Monday 29 June 2015

From Barbie dolls to lipstick - Barbie vs Proportional Barbie, an experiment.

What used to be your favourite childhood toy? A teddy bear? A Race Car? Or maybe.. a barbie doll?
For the majority of girls growing up, they are handed a barbie doll at a very young age. Personally, i cannot remember when i got my first barbie, they were always a part of my childhood- it was probably my parents or some relative that first introduced them to me. The impacts this seemingly innocent toy can do to your child -to the surprise of many- is magnified as they grow up.

Last night i was babysitting my six year old sister, when I stumbled upon the picture of the original barbie and the proportional barbie that i had saved on my laptop a couple of weeks back. I was curious as to what her response would be. However the outcomes, sadly, did not surprise me.

 I asked her which one she preferred, so she instantly pointed to the barbie on the left. I pushed it further and asked her why, the first thing that she brought to attention was her face. She claimed that the original barbie was prettier because she had 'more make up' and implied her face was more slender. My innocent six year old sister, who has not yet been introduced to the world of make up, has already been wired to think that make up means you are pretty. The next thing she pointed out was her height, the original barbie was prettier because she was taller. This shocked me a little bit, as in our household we had never talked about height and had never related it to beauty, so she must have picked it up from outside sources such as friends and school. Dreadfully, the last thing she pointed out was her weight. What hurt most was when my little sister called the proportional barbie doll 'fat'. She expects girls bodies to look like barbie's, anything more is 'fat' and unappealing. Gesturing with her hand, she pointed out the difference in waist, showing how curvy and small the original was. With only six years of her life behind her, she already has expectations as to what her waist should look like.

The innocence of my sisters expectations of a girls body is already shattered. At the tender age of six she already knows society's views on what a woman's body has to be to look pretty. When she goes through her transitions from barbie dolls to lipstick, she will have already set herself unrealistic expectations. When she does not meet these expectations she will get frustrated and start hating herself... Doesn't that sound familiar?

Barbie dolls are only a small fragment of the bigger picture. My sister has been exposed to other influential factors such as media and friends. She has already flicked through millions of my mums magazines which have photoshopped skinny models with flawless skin and perfect hair. She's watched hours of TV with actresses that have faces caked with make up, and tiny waists from starving themselves.

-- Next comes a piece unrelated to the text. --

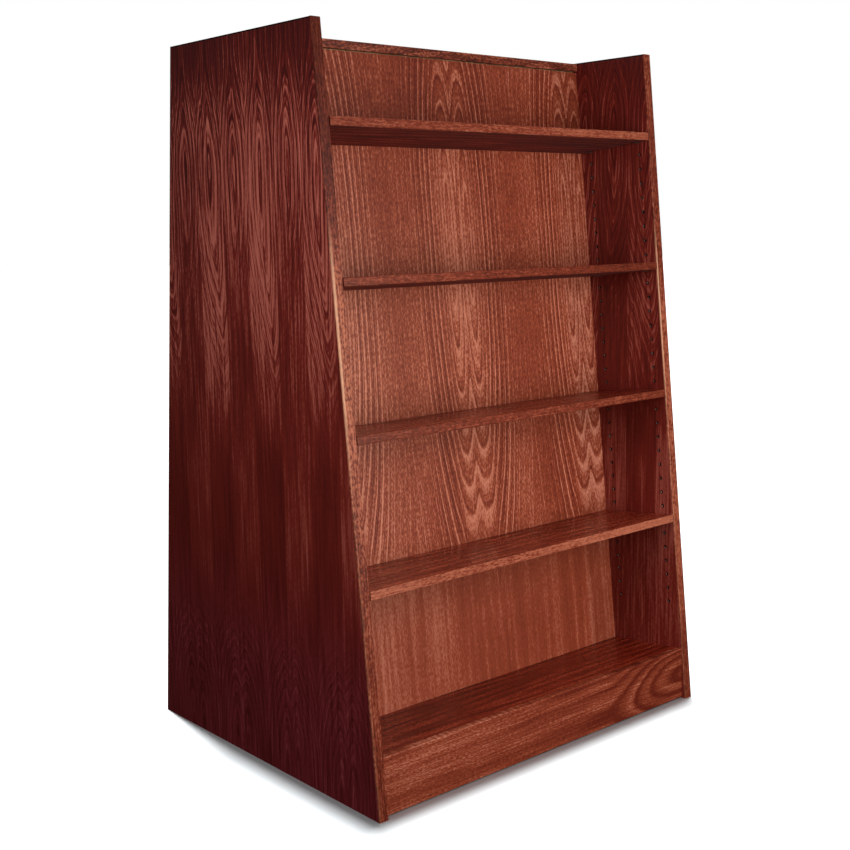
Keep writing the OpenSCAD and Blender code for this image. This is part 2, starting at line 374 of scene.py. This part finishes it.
def panel_figure(g, across, up, out, outside):
    """The rings of the end panels, and 1 on every second leaf and 0 on the others."""
    v, leaf = leaf_place(g, across, PANEL_LEAF, PANEL_LEAF_MIDDLE)
    second = g.math("PINGPONG", leaf, 1)
    hand = g.subtract(g.times(second, 2), 1)
    # The figures lean towards one edge of the leaf lower down
    v = g.add(g.times(v, hand), g.grade(up, 1.15, 0.8, 0, 0.028))
    centre = g.add(1.3, g.times(outside, -0.1))
    cut = cut_depth(g, g.subtract(up, centre), 0.004, 0, below=(0.75, 0.1), above=(0.24, 0.04))
    # Another figure rises from the foot of each leaf
    cut = g.math("MINIMUM", cut, g.grade(up, 0.0, 0.7, 0.006, 0.2))
    seed = g.add(g.times(leaf, 0.25), g.times(out, 90))
    phase = ring_phase(g, v, up, seed, PANEL_RING, point=1.25, cut=cut, wander=0.05)
    phase = g.add(phase, g.times(leaf, 0.37))
    return growth_tone(g, phase, FLAME_GROWTH, fine=0.5), second


def panel_strength(g, up, outside, second):
    """How boldly the rings of the end panels show."""
    inside = g.subtract(1, outside)
    # Every second leaf keeps its figure further down, and so do the inner faces
    lower = g.add(1.06, g.times(second, -0.24))
    lower = g.subtract(lower, g.times(inside, 0.12))
    strength = g.grade(up, g.subtract(lower, 0.14), g.add(lower, 0.12), 0.12, 0.75)
    strength = g.times(strength, g.grade(up, 1.46, 1.3, 0.7, 1.0))
    strength = g.times(strength, g.grade(up, 1.05, 1.2, 1.0, 1.4))
    # The figures that rise from the foot show on the outer faces
    return g.add(strength, g.times(g.grade(up, 0.32, 0.22, 0, 0.5), outside))


def panel_painted_light(g, up, outside, second):
    """Painted light and shade on the end panels: what their tone gains or loses from place to
    place.
    """
    inside = g.subtract(1, outside)
    # Painted sheen: every second leaf shines at mid-height, and the others are the paler ones lower
    # down
    shine = g.times(g.between(up, (0.6, 0.85), (1.2, 1.0)), 0.14)
    low = g.times(g.between(up, (0.3, 0.42), (0.8, 0.6)), 0.15)
    shade = g.sway(second, g.subtract(shine, low))
    # Painted shade: all faces darken to the top and below mid-height, the inner ones less so low
    # down
    top = g.times(g.grade(up, 1.24, 1.5, 0, -0.45), g.add(g.times(outside, 0.6), 0.4))
    shade = g.add(shade, top)
    shade = g.add(shade, g.grade(up, 1.0, 0.65, 0.04, -0.08))
    return g.add(shade, g.times(g.grade(up, 0.4, 1.0, 0.1, -0.14), inside))


def end_panel_veneer():
    """Narrow book-matched leaves, which run up both faces of the end panels."""
    g = Graph("end_panel_veneer")
    place = g.place()
    across = g.along(place, (0, 1, 0))
    up = g.along(place, (0, 0, 1))
    out = g.math("ABSOLUTE", g.along(place, (1, 0, 0)))
    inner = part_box("right_end_panel")[0].x
    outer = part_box("right_end_panel")[1].x
    outside = g.grade(out, inner, outer)
    rings, second = panel_figure(g, across, up, out, outside)
    weight = panel_strength(g, up, outside, second)
    tone = veneer_tone(
        g, across, up, out, rings, weight, pores=0.3, width=0.005, length=0.14, streaky=0.9
    )
    # The grain is fainter lower down, and on the inner faces
    clear = g.grade(g.times(up, outside), 0.45, 1.05, 0.45, 1.0)
    clear = g.math("MAXIMUM", clear, g.grade(outside, 1, 0, 0, 0.65))
    tone = g.add(g.sway(tone, clear), 0.5)
    shaded = g.add(tone, panel_painted_light(g, up, outside, second))
    colour = tones(g, shaded, PANEL_TONES, low=0.0)
    # Painted shade: towards the floor the outer faces turn a dim purple
    shaded_foot = g.times(g.grade(up, 0.5, 0.15, 0, 0.35), outside)
    colour = g.mix(shaded_foot, colour, g.mix(g.grade(tone, 0.36, 0.64), *SHADED_FOOT_TONES))
    on_inner_face = g.math("LESS_THAN", out, inner + PANEL_VENEER)
    # A dark halo round each support hole on the inner faces
    haloed = g.times(g.times(hole_surround(g, place), on_inner_face), 0.85)
    colour = g.mix(haloed, colour, HOLE_HALO)
    # Painted shade makes the walls of the holes near-black, all but their rims, which are partly
    # the pale bare wood and partly a painted glint
    core = g.times(
        g.math("GREATER_THAN", out, inner + PANEL_VENEER),
        g.math("LESS_THAN", out, outer - PANEL_VENEER),
    )
    rim_glint = g.math("LESS_THAN", out, inner + RIM_DEPTH)
    bored = g.mix(rim_glint, g.mix(tone, *HOLE_SHADE_TONES), HOLE_RIM_GLINT)
    return lacquer(g, g.mix(core, colour, bored), tone)


# ---- Back panels ----

BACK_LEAF = 0.367
BACK_LEAF_MIDDLE = 0.033
BACK_RING = 0.013
# The figure fades out between these stations, just below the lowest adjustable shelf
FIGURE_FOOT = (0.38, 0.47)
# Painted light: the back panels are palest round this station
PAINTED_LIGHT_STATION = 1.02


def back_panel_veneer(side):
    """Wide leaves with a twin cathedral figure, which run up the slope."""
    g = Graph("front_back_veneer" if side == FRONT else "rear_back_veneer")
    place = g.place()
    across = g.along(place, (side, 0, 0))
    up = station(g, place, side)
    v, leaf = leaf_place(g, across, BACK_LEAF, BACK_LEAF_MIDDLE)
    aside = g.math("ABSOLUTE", v)
    cut = cut_depth(g, up, 0.01, 1.08, below=(0.9, 0.115), above=(0.9, 0.13))
    phase = ring_phase(
        g, v, up, g.times(leaf, 0.05), BACK_RING, point=2.15, cut=cut, wander=0.015, lobes=0.027,
        steep=0.8,
    )
    flame = g.grade(aside, 0.07, 0.05, 0, 0.4)
    sharp = growth_tone(g, phase, SHARP_GROWTH, fine=0.35)
    rings = g.mix(flame, sharp, growth_tone(g, phase, FLAME_GROWTH))
    figured = g.grade(up, *FIGURE_FOOT, 0.1, 1)
    weight = g.times(g.grade(aside, 0.09, 0.14, 1.15, 0.35), figured)
    weight = g.times(weight, g.grade(aside, 0.05, 0.07, 0.85, 1))
    pores = g.grade(up, *FIGURE_FOOT, 0.3, 0.62)
    streaky = g.grade(up, *FIGURE_FOOT, 0.2, 0.38)
    tone = veneer_tone(
        g, across, up, leaf, rings, weight, pores, width=0.0055, length=0.035, streaky=streaky,
        fleck_width=0.003,
    )
    # Below the lowest adjustable shelf there are only soft stripes
    stripe = g.noise(g.vector(g.times(across, 75), g.times(up, 1.5), g.times(leaf, 2)), 1)
    tone = g.add(tone, g.sway(stripe, g.grade(up, *FIGURE_FOOT, 0.38, 0)))
    # The panel is paler along the middles of its figures
    tone = g.add(tone, g.times(g.grade(aside, 0.055, 0.02, 0, 0.08), figured))
    # Painted shade darkens it above the top shelf's station
    tone = g.add(tone, g.grade(up, 1.28, 1.32, 0.02, -0.06))
    # Painted light makes it palest at mid-height
    from_middle = g.math("ABSOLUTE", g.subtract(up, PAINTED_LIGHT_STATION))
    tone = g.add(tone, g.grade(from_middle, 0.14, 0.04, 0, 0.06))
    return lacquer(g, tones(g, tone, BACK_TONES), tone)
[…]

She has already interacted with her friends that have also been exposed to society's ideas of beauty, she's experienced girls calling other girls 'fat' and 'weird', and boys not wanting to 'go out' with them because they are 'ugly'.

Society teaches children from an extremely young age what they have to be to be considered beautiful. How sickening is the fact that children can already picture beauty at the innocent age of six? How sickening is the fact that children already worry about being pretty at the innocent age of six? How sickening is the fact that children already worry about what they eat so they don't become too 'fat' at the innocent age of six?!

What can we do to make the younger generation feel more comfortable with themselves? It can be disheartening knowing that however hard we try, our little bundles of joy will always be exposed to these expectations. So there's no use trying to create a border between your child and society. What we need to do is make them accept that society's idea's are written around people who are fake and photoshopped, they are unrealistic and people do not look like that- and that's okay! What children need to grasp is the concept of real beauty- which is a lot asking from a child, seeing as even adults can't do this. We need to teach that beauty comes in all shapes and sizes, our bodies are all different and our bodies are all beautiful. Beauty also comes from when you are healthy, as long as we are healthy so are our bodies, if we love our bodies, our bodies will love us back. Beauty comes from within; it comes from our happiness, our passions, our hopes, our dreams, the way that our eyes light up when we hear our favourite song on the radio, the way that our hearts warm when we see our best friend smile, the way that we have empathy and compassion for other people, the way that we are not judgemental and are willing to go past the surface to look deeper.

                                                         Teach children real beauty.